The entries need to be copied exactly.

======== Items

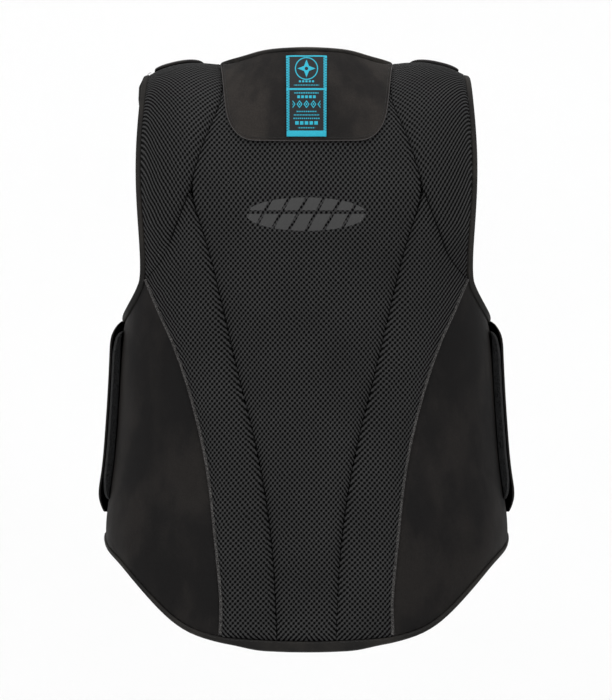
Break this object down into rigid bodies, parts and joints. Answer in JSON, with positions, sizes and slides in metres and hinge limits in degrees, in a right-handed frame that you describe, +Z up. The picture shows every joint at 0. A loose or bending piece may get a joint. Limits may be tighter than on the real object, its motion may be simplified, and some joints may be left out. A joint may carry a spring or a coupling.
{
  "type": "equestrian body protector",
  "caption": "Padded riding vest with a long rounded back, net-covered foam panels, smooth sides, side closure flaps and a front zip.",
  "frame": {"origin": "middle of the line between the two shoulder ridges, where the vest hangs on the shoulders", "axes": "+Z up, -Y towards the back of the vest, +X towards the wearer's right"},
  "size_m": [0.3882, 0.2737, 0.5588],
  "materials": {
    "net_cloth": "matte spacer net with small round holes",
    "smooth_cloth": "smooth matte stretch cloth",
    "yoke_cloth": "smooth warm dark grey cloth",
    "edge_cloth": "folded edge cloth",
    "loop_cloth": "fuzzy loop pile",
    "label_cloth": "woven label",
    "slider_metal": "dark satin"
  },
  "bodies": {
    "root": {"back_centre_panel": "net_cloth", "back_strip_right": "net_cloth", "back_strip_left": "net_cloth", "shoulder_panel_right": "net_cloth", "shoulder_panel_left": "net_cloth", "side_panel_right": "smooth_cloth", "side_panel_left": "smooth_cloth", "front_panel_right": "smooth_cloth", "front_panel_left": "smooth_cloth", "front_shoulder_right": "smooth_cloth", "front_shoulder_left": "smooth_cloth", "neck_yoke": "yoke_cloth", "neck_label": "label_cloth", "front_zip": "edge_cloth", "zip_slider": "slider_metal", "hem_binding": "edge_cloth", "neck_binding": "edge_cloth", "armhole_binding_right": "edge_cloth", "armhole_binding_left": "edge_cloth", "side_loop_panel_right": "loop_cloth", "side_loop_panel_left": "loop_cloth", "side_closure_flap_right": "smooth_cloth", "side_closure_flap_left": "smooth_cloth", "shoulder_closure_right": "smooth_cloth", "shoulder_closure_left": "smooth_cloth", "shoulder_tab_left": "edge_cloth"}
  },
  "joints": []
}
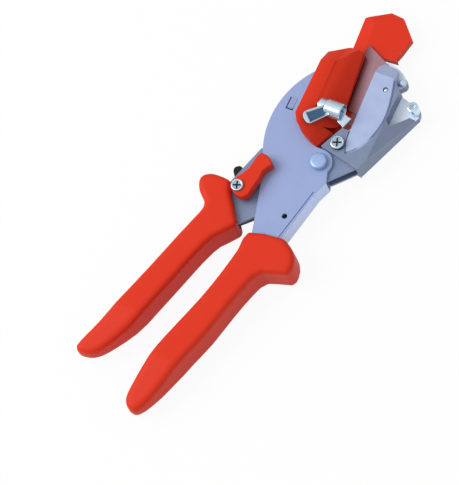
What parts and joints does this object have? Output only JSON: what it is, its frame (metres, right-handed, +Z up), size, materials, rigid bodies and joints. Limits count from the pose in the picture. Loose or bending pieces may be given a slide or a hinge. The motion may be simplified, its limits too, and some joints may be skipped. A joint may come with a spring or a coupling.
{
  "type": "gasket shears",
  "caption": "Gasket shears with moulded grips, a straight blade, a mitre anvil with a swivelling front stop on a wing bolt, and a hinged catch.",
  "frame": {"origin": "on the main pivot's axis, in the plane of the back faces that the tool rests on", "axes": "+X along the jaws away from the grips, +Y from the blade towards the anvil, +Z up through the plates towards the pivot bolt's head"},
  "size_m": [0.2507, 0.1128, 0.0286],
  "materials": {
    "orange_plastic": "satin",
    "plate_steel": "satin",
    "cast_holder": "satin",
    "bright_zinc": "bright",
    "ground_blade": "ground",
    "black_parts": "matte"
  },
  "bodies": {
    "anvil_arm": {"anvil_arm_frame": "plate_steel", "right_grip": "orange_plastic", "pivot_bolt": "bright_zinc", "pivot_nut": "bright_zinc", "anvil_bed": "cast_holder", "mitre_anvil": "orange_plastic", "wing_bolt_nut": "bright_zinc"},
    "blade_arm": {"blade_arm_frame": "plate_steel", "left_grip": "orange_plastic", "blade_holder": "cast_holder", "clamp_plate": "plate_steel", "blade": "ground_blade", "pan_screw": "bright_zinc", "clamp_screw": "bright_zinc", "stop_screw": "bright_zinc", "pan_nut": "bright_zinc", "clamp_nut": "bright_zinc", "stop_nut": "bright_zinc", "corner_screw": "bright_zinc", "corner_nut": "bright_zinc", "return_spring": "black_parts"},
    "stop": {"front_stop": "orange_plastic"},
    "wing": {"wing_bolt": "bright_zinc"},
    "catch": {"catch_lever": "orange_plastic", "catch_rear_arm": "black_parts", "catch_screw": "bright_zinc"}
  },
  "joints": [
    {"name": "main_pivot", "type": "hinge", "parent": "anvil_arm", "child": "blade_arm", "pos_m": [0, 0, 0.01], "axis": [0, 0, 1], "range_deg": [0, 7.5], "stiffness_Nm_per_rad": 0.4, "springref_deg": -17.19},
    {"name": "stop_swivel", "type": "hinge", "parent": "anvil_arm", "child": "stop", "pos_m": [0.028, 0.012, 0.0205], "axis": [0, -1, 0], "range_deg": [0, 45]},
    {"name": "wing_turn", "type": "hinge", "parent": "anvil_arm", "child": "wing", "pos_m": [0.028, 0, 0.0205], "axis": [0, -1, 0], "range_deg": [-35, 0]},
    {"name": "catch_pivot", "type": "hinge", "parent": "blade_arm", "child": "catch", "pos_m": [-0.0288, 0.0325, 0.0195], "axis": [0, 0, 1], "range_deg": [-28, 0]}
  ]
}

================

- **Completed exercise**:
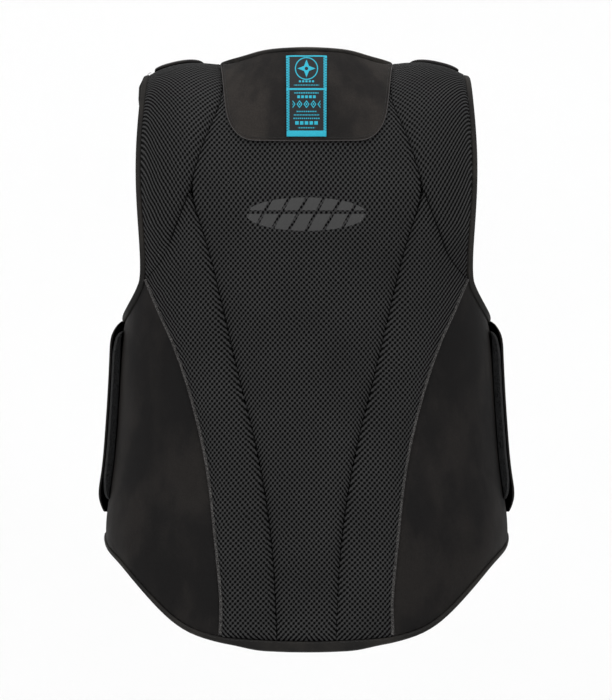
Break this object down into rigid bodies, parts and joints. Answer in JSON, with positions, sizes and slides in metres and hinge limits in degrees, in a right-handed frame that you describe, +Z up. The picture shows every joint at 0. A loose or bending piece may get a joint. Limits may be tighter than on the real object, its motion may be simplified, and some joints may be left out. A joint may carry a spring or a coupling.
{
  "type": "equestrian body protector",
  "caption": "Padded riding vest with a long rounded back, net-covered foam panels, smooth sides, side closure flaps and a front zip.",
  "frame": {"origin": "middle of the line between the two shoulder ridges, where the vest hangs on the shoulders", "axes": "+Z up, -Y towards the back of the vest, +X towards the wearer's right"},
  "size_m": [0.3882, 0.2737, 0.5588],
  "materials": {
    "net_cloth": "matte spacer net with small round holes",
    "smooth_cloth": "smooth matte stretch cloth",
    "yoke_cloth": "smooth warm dark grey cloth",
    "edge_cloth": "folded edge cloth",
    "loop_cloth": "fuzzy loop pile",
    "label_cloth": "woven label",
    "slider_metal": "dark satin"
  },
  "bodies": {
    "root": {"back_centre_panel": "net_cloth", "back_strip_right": "net_cloth", "back_strip_left": "net_cloth", "shoulder_panel_right": "net_cloth", "shoulder_panel_left": "net_cloth", "side_panel_right": "smooth_cloth", "side_panel_left": "smooth_cloth", "front_panel_right": "smooth_cloth", "front_panel_left": "smooth_cloth", "front_shoulder_right": "smooth_cloth", "front_shoulder_left": "smooth_cloth", "neck_yoke": "yoke_cloth", "neck_label": "label_cloth", "front_zip": "edge_cloth", "zip_slider": "slider_metal", "hem_binding": "edge_cloth", "neck_binding": "edge_cloth", "armhole_binding_right": "edge_cloth", "armhole_binding_left": "edge_cloth", "side_loop_panel_right": "loop_cloth", "side_loop_panel_left": "loop_cloth", "side_closure_flap_right": "smooth_cloth", "side_closure_flap_left": "smooth_cloth", "shoulder_closure_right": "smooth_cloth", "shoulder_closure_left": "smooth_cloth", "shoulder_tab_left": "edge_cloth"}
  },
  "joints": []
}
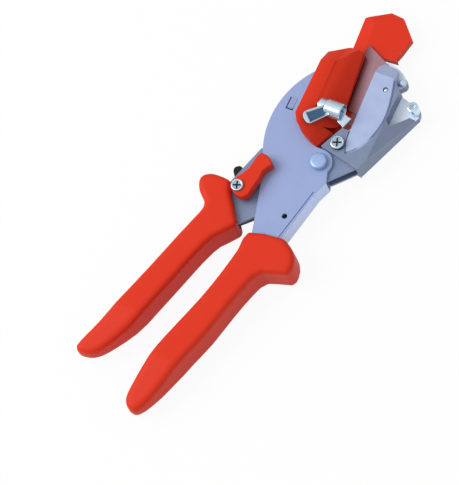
What parts and joints does this object have? Output only JSON: what it is, its frame (metres, right-handed, +Z up), size, materials, rigid bodies and joints. Limits count from the pose in the picture. Loose or bending pieces may be given a slide or a hinge. The motion may be simplified, its limits too, and some joints may be skipped. A joint may come with a spring or a coupling.
{
  "type": "gasket shears",
  "caption": "Gasket shears with moulded grips, a straight blade, a mitre anvil with a swivelling front stop on a wing bolt, and a hinged catch.",
  "frame": {"origin": "on the main pivot's axis, in the plane of the back faces that the tool rests on", "axes": "+X along the jaws away from the grips, +Y from the blade towards the anvil, +Z up through the plates towards the pivot bolt's head"},
  "size_m": [0.2507, 0.1128, 0.0286],
  "materials": {
    "orange_plastic": "satin",
    "plate_steel": "satin",
    "cast_holder": "satin",
    "bright_zinc": "bright",
    "ground_blade": "ground",
    "black_parts": "matte"
  },
  "bodies": {
    "anvil_arm": {"anvil_arm_frame": "plate_steel", "right_grip": "orange_plastic", "pivot_bolt": "bright_zinc", "pivot_nut": "bright_zinc", "anvil_bed": "cast_holder", "mitre_anvil": "orange_plastic", "wing_bolt_nut": "bright_zinc"},
    "blade_arm": {"blade_arm_frame": "plate_steel", "left_grip": "orange_plastic", "blade_holder": "cast_holder", "clamp_plate": "plate_steel", "blade": "ground_blade", "pan_screw": "bright_zinc", "clamp_screw": "bright_zinc", "stop_screw": "bright_zinc", "pan_nut": "bright_zinc", "clamp_nut": "bright_zinc", "stop_nut": "bright_zinc", "corner_screw": "bright_zinc", "corner_nut": "bright_zinc", "return_spring": "black_parts"},
    "stop": {"front_stop": "orange_plastic"},
    "wing": {"wing_bolt": "bright_zinc"},
    "catch": {"catch_lever": "orange_plastic", "catch_rear_arm": "black_parts", "catch_screw": "bright_zinc"}
  },
  "joints": [
    {"name": "main_pivot", "type": "hinge", "parent": "anvil_arm", "child": "blade_arm", "pos_m": [0, 0, 0.01], "axis": [0, 0, 1], "range_deg": [0, 7.5], "stiffness_Nm_per_rad": 0.4, "springref_deg": -17.19},
    {"name": "stop_swivel", "type": "hinge", "parent": "anvil_arm", "child": "stop", "pos_m": [0.028, 0.012, 0.0205], "axis": [0, -1, 0], "range_deg": [0, 45]},
    {"name": "wing_turn", "type": "hinge", "parent": "anvil_arm", "child": "wing", "pos_m": [0.028, 0, 0.0205], "axis": [0, -1, 0], "range_deg": [-35, 0]},
    {"name": "catch_pivot", "type": "hinge", "parent": "blade_arm", "child": "catch", "pos_m": [-0.0288, 0.0325, 0.0195], "axis": [0, 0, 1], "range_deg": [-28, 0]}
  ]
}